Una cosa è certa, e cioè che tutto questo non può che far male alla scienza, non vorrei che l’impaludarsi da parte degli addetti ai lavori in questa specie di girotondo senza uscita, fatto di chiacchere, non ostacolasse in qualche modo il naturale progredire della ricerca scientifica nelle giuste direzioni. Nel frattempo comunque nonostante i numerosi dubbi, la maggior parte della comunità scientifica ha assunto una posizione ufficiale in merito.

Visto che in fondo allo stato attuale dell’arte al massimo si può solo obiettare ma non dimostrare il contrario, a mio avviso la prudenza in questo caso è d’obbligo e se da una parte quindi è auspicabile investire in una massiccia ricerca scientifica di base seria ed indipendente che possa procedere anche in direzioni diverse da quelle percorse finora per cercare di appianare le divergenze di pensiero, dall’altra è necessario procedere da subito all’adozione di serie e drastiche misure per la limitazione delle emissioni dei gas serra, e non solo.

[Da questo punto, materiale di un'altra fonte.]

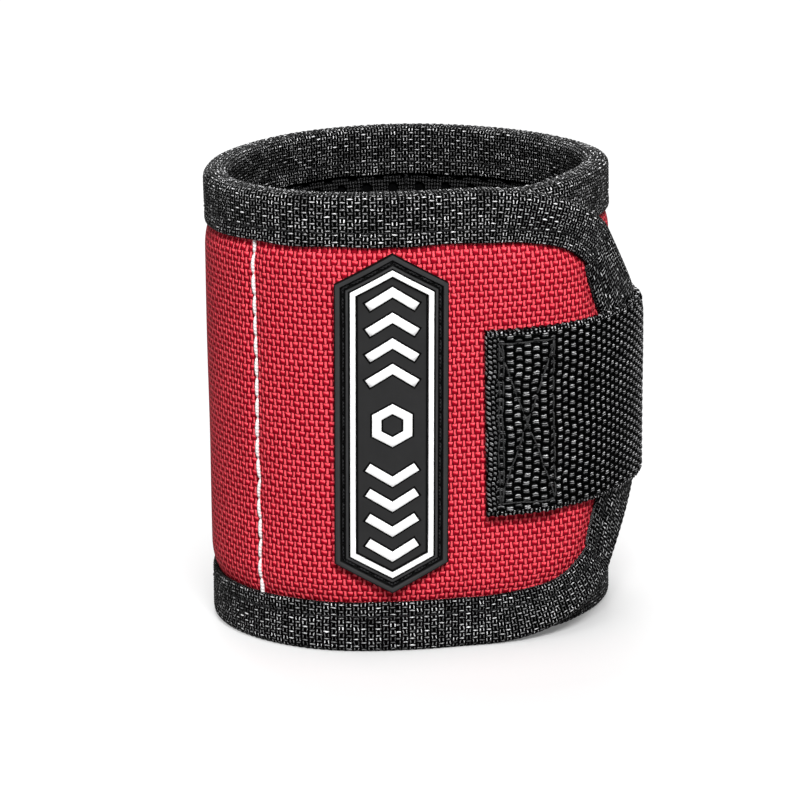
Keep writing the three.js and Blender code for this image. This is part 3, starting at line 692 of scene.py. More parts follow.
# How deep a place of the band lies inside its outline, less what the gathered tape takes
def endDepth(x, y, isOuter):
    outline = wholeOutline(isOuter, 200)
    outline = np.concatenate([outline[: len(outline) // 2], [[0, 0]]])
    shape = np.broadcast(x, y).shape
    px, py = (np.broadcast_to(v, shape).ravel() for v in (x, np.abs(y)))
    least = middle - py
    start, edge = outline[:-1], np.diff(outline, axis=0)
    near = px < 80
    qx, qy = px[near, None], py[near, None]
    t = ((qx - start[:, 0]) * edge[:, 0] + (qy - start[:, 1]) * edge[:, 1]) / (edge ** 2).sum(1)
    t = np.clip(t, 0, 1)
    footX, footY = start[:, 0] + edge[:, 0] * t, start[:, 1] + edge[:, 1] * t
    away = (np.hypot(qx - footX, qy - footY) - extraAt(footX, isOuter)).min(1)
    isInside = (px[near] > 0) & (py[near] < np.interp(px[near], outline[::-1, 0], outline[::-1, 1]))
    least[near] = np.where(isInside, np.minimum(least[near], away), -1)
    return least.reshape(shape)


def depthAt(distance, y):
    return np.minimum(endDepth(distance, y, True), endDepth(band["length"] - distance, y, False))


# Half height of the band at a distance, of an outline that is drawn in by some depth
def halfHeightAt(distance, depth):
    result = np.full(np.shape(distance), middle - depth)
    for isOuter in (True, False):
        points, inward = walkOutline(wholeOutline(isOuter, 90), 700)[:2]
        drawn = (points + inward * depth)[:350]
        drawn = drawn[np.argsort(drawn[:, 0])]
        x = distance if isOuter else band["length"] - distance
        result = np.minimum(result, np.interp(x, drawn[:, 0], drawn[:, 1], left=0))
    return np.maximum(result, 0)


# The three stretches of the dressed cloth: the span of each, its bend between two bodies and the
# parts that it covers
stretches = {
    "outer": {"span": (0, band["badge"]), "bend": (52.5, 62), "bodies": ("outer_end", "front_panel"),
              "covers": ["outer_end"]},
    "front": {"span": (band["badge"], backCut), "bend": (92, 106.5), "bodies": ("front_panel", "magnet_zone"),
              "covers": ["front_panel"]},
    "back": {"span": (backCut, band["length"]), "bend": (247, 261.5), "bodies": ("magnet_zone", "inner_end"),
             "covers": ["magnet_zone", "inner_end"]},
}


def declare(piece, follows, nodes=()):
    if nodes:
        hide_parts(*nodes)
    if follows in stretches:
        bend, bodies = stretches[follows]["bend"], stretches[follows]["bodies"]
        start, end = (Vector(onBand(distance, halfThick, middle)) for distance in bend)
        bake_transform(piece)
    else:
        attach(piece, follows)


# Makes one layer of the band in its three stretches
def dress(make, kind):
    for stretch, limits in stretches.items():
        start, end = limits["span"]
        piece = make(stretch, start, end)
        declare(piece, stretch, [f"{kind}_{body}" for body in limits["covers"]])


def declareSheet(piece, stretch, start, end, **area):
    flat = ((end - start) * mm, band["height"] * mm)


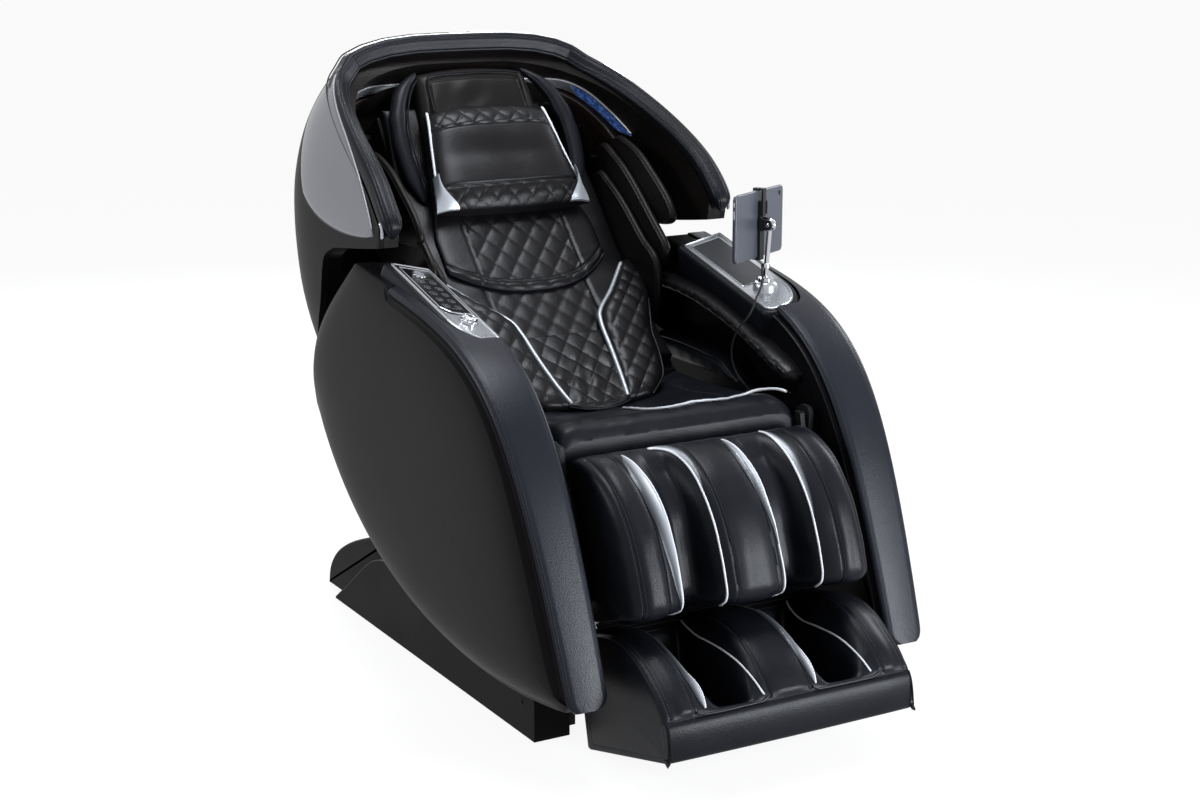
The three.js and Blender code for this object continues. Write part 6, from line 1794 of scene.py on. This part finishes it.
@dataclass
class Legs:
    """Calf pads and foot rest."""

    shop: Workshop
    lean: float = math.radians(14.7)
    foot_front: Pair = (-712.0, 78.0)

    def on_foot(self, points: Sequence[Pair]) -> np.ndarray:
        """Points along and up from the sole's front, in the side view."""
        p = np.asarray(points, float)
        cos, sin = math.cos(self.lean), math.sin(self.lean)
        return np.column_stack([self.foot_front[0] + p[:, 0] * cos + p[:, 1] * sin,
                                self.foot_front[1] - p[:, 0] * sin + p[:, 1] * cos])

    def _bands(self, skin: Skin, seams: Sequence[tuple[float, float]], seed: int, start: float) -> Grid:
        """Swelling of the front bands, seams sunk into it and creases.

        Args:
            skin: the surface.
            seams: x and depth of each seam.
            seed: which creases it gets.
            start: the share down it from which the pads swell.

        Returns:
            A height for each point of the surface.
        """
        x = np.abs(skin.x)[None, :]
        u = skin.u[:, None]
        flat = 1 - smooth(skin.deep, 0.02, 0.2)
        rise = 4.0 * np.exp(-((x / 36.0) ** 4)) + 4.0 * np.exp(-(((x - 209) / 20.0) ** 4))
        height = rise * flat * smooth(u, start, start + 0.1)
        for place, depth in seams:
            height = height - depth * bell(x, place, 2.4) * smooth(u, start, start + 0.04)
        spots = np.stack([skin.grid[..., 0], skin.grid[..., 1] * 0.7, skin.grid[..., 2]], axis=-1)
        return height + 0.8 * noise_field(spots, 60.0, seed) + 1.6 * noise_field(spots, 90.0, seed + 1) * skin.deep

    def _calf(self) -> None:
        """The calf pads: three walls with silver insets and a channel for each calf."""
        front = [(-363, 498), (-366, 524), (-384, 538), (-430, 534), (-478, 513), (-520, 480), (-556, 436),
                 (-582, 385), (-598, 342), (-604, 318), (-598, 301), (-576, 290), (-510, 266), (-452, 252)]
        floor = [(-363, 498), (-366, 518), (-384, 529), (-416, 512), (-450, 486), (-480, 452), (-502, 412),
                 (-516, 370), (-525, 334), (-529, 312), (-526, 296), (-514, 284), (-482, 268), (-450, 254)]
        back = [(-368, 490), (-370, 494), (-372, 488), (-376, 470), (-382, 450), (-392, 420), (-400, 390),
                (-410, 356), (-420, 324), (-426, 306), (-430, 294), (-436, 284), (-440, 268), (-444, 256)]
        knots = [(0, 0, 0), (20, 0, 0), (36, 0, 0), (43, 0.0, 0), (50, 0.03, 0), (58, 0.12, 0), (66, 0.28, 0),
                 (73, 0.45, 0), (79, 0.66, 0), (84, 0.86, 0), (90, 0.97, 0), (98, 1, 0), (108, 1, 0), (116, 0.985, 0),
                 (122, 0.93, 0), (127, 0.82, 0), (132, 0.64, 0), (140, 0.42, 0), (150, 0.24, 0), (162, 0.11, 0),
                 (174, 0.035, 0), (185, 0, 0), (198, 0, 0), (214, 0, 0), (226, 0, 0.004), (234, 0, 0.02),
                 (241, 0, 0.05), (247, 0, 0.10), (250.6, 0, 0.17), (252, 0, 0.26), (252.4, 0, 0.5), (252, 0, 0.8),
                 (250, 0, 0.97)]
        skin = Skin(np.array(front), np.array(floor), np.array(back), knots, 150, 170, (0.13, 0.27))
        skin.swell(self._bands(skin, ((43, 2.6), (185, 2.6), (234, 2.2)), 41, 0.16))
        self.shop.make("calf_skin", skin.body(), LEATHER, "leg_rest", ("calf_pads",), 60)
        strips, cords, threads = [], [], []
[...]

I cambiamenti climatici del resto, sono solo la punta dell’isberg di un degrado ambientale di più ampia portata, che segna una profonda crisi del rapporto uomo-ambiente che non ha precedenti nella storia dell’umanità, c’è l’esigenza di una nuova cultura di ambiente nel suo complesso che non può prescindere da serie e corrette politiche ambientali ed energetiche.

A questo punto l’allarme è lanciato, e di fronte anche a solo un’ ipotesi di un rischio ambientale così importante ed inquietante nei suoi possibili sviluppi, sarebbe da irresponsabili non tenerne conto, in fondo i possibili segnali, se vogliamo, potrebbero anche esserci tutti.